The downside to all this is that, throughout the shoot, snappers were eager to get shots of the latest addition to the Devil Wears Prada wardrobe. Even the grand dame herself was snapped unawares.

“The thing about the online reviews of the costumes before they come out was that they reviewed a bathrobe of mine,” Streep says. “I came out of the trailer, you know, so I wouldn’t spill the pizza on the nice clothes.”

The indignity.

“They called it a dust coat, and it was a dressing gown. So brilliant.” Blunt says.

“My personal clothes started getting reviewed,” Hathaway adds “I was just walking to hair and make-up and people were, like, ‘Andy in a jean skirt!’ I’m, like, ‘It’s just mine.’ I got a white mechanic suit. And I just wore that for the rest of filming. Ha ha.”

I guess they don’t get to keep any of the characters’ clothes. None of this stuff comes cheap.

“I have one suit,” Tucci says. “When we did the fashion shoot. A Dolce & Gabbana suit.”

“I did keep my Uggs, because those were the friendliest faces I met at the end of the day – scuzzy inside,” Streep says with a laugh.

You do get the impression they are genuinely enjoying this batch of promotional duties. It is not always fun pressing the flesh and battling along a red carpet lined by yelling media oiks. But there is a sense of camaraderie here. They pulled off an unlikely heist two decades ago, and now they are back for a second run.

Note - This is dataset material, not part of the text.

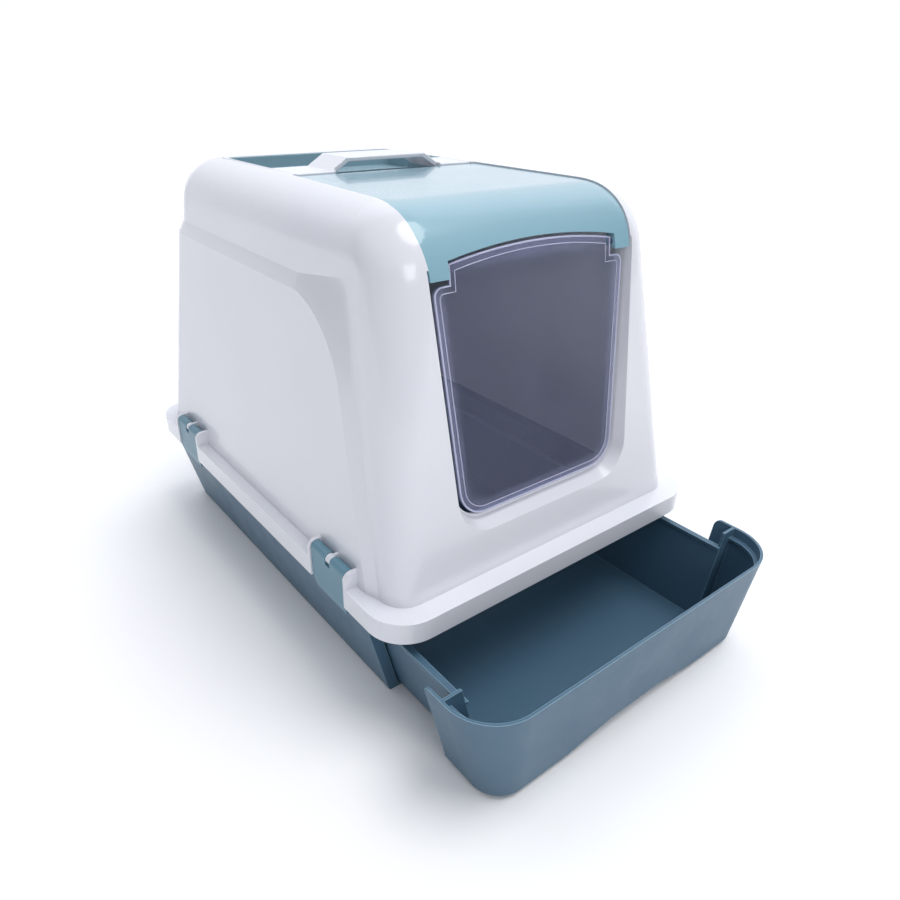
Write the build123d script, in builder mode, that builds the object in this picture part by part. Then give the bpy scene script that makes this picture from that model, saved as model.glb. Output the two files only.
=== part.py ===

As we are drawing to a close, someone asks where they see their characters in 20 years’ time. This is not the same question for the septuagenarian Streep or the sexagenarian Tucci as it is for Blunt or Hathaway.

“Ask the other two,” Tucci says in good humour.

“In ‘another room’, so to speak,” Streep adds, also smiling.

“We are going to have a girls’ trip,” Blunt says.

“Are you going to come to where we’re buried?” Tucci asks.

“Yeah, we’re going to come to where you’re buried, lay flowers and pay our respects.”

Everyone is cackling, which reflects well on them.